Auch ohne die genauen theoretischen Vorkenntnisse lassen sich
technische
Vorgänge durch praktisches Tun umsetzen und leichter verstehen. Während
eines
JOTA’s haben die Gruppen die Möglichkeit, kleine, nachbausichere
elektronische
Schaltungen zu realisieren.
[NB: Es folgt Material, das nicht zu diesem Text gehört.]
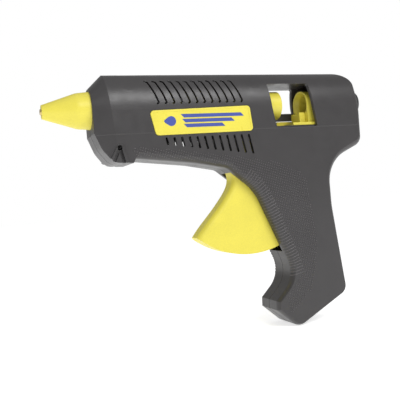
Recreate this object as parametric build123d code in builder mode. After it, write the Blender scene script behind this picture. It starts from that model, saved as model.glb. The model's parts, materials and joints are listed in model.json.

Mit einfachen Mitteln entstehen aus diesen
Bastelkits z.B. Mittelwellen-Radios ohne eigene Stromversorgung
(Detektorempfänger), Morsepiepser, kleine Wechselsprechanlagen oder
Blinkies.
Für das JOTA produziert z.B. Scouting Nederland für seine Gruppen jedes
Jahr
über 3000 Basteltütchen, jedes bestückt mit einer Platine, allen
elektronischen
Bauteilen und einer einfach verständlichen Bauanleitung. Das notwendige
technische Geschick für die Benutzung eines Lötkolbens lernt sich
schnell.
Ein JOTA-Wochenende darf
keinesfalls
nur aus reinem Funk- und Computerbetrieb bestehen. Nur wenigen Gruppen
gelingt
es so, das Interesse der Teilnehmenden mehrere Jahre zu konservieren.
Schon im
alten Rom wurde das „panem et circenses“ (Brot und Spiele) gepflegt. Zu
den
Aktivposten zählen - neben der Mithilfe beim Auf- und Abbau der
Antennen und
Geräte - Bewegungsspiele, Fuchs- oder Schnitzeljagd. Ein Geländespiel
im
näheren Umkreis lässt sich leicht mit CB-Funkgeräten organisieren.
Natürlich
müssen die eingesetzten Geräte auf der gleichen Frequenz (Kanal)
arbeiten
können, damit man einander verstehen kann. Es sollte aber auch darauf
geachtet
werden, dass die Leitstation einen hohen Antennenstandort hat
(Kirchturm,
Hochhaus), um von jedem Teilnehmer auch dann gehört zu werden, wenn
dieser
„verloren gegangen“ ist und „wieder eingefangen“ werden muss.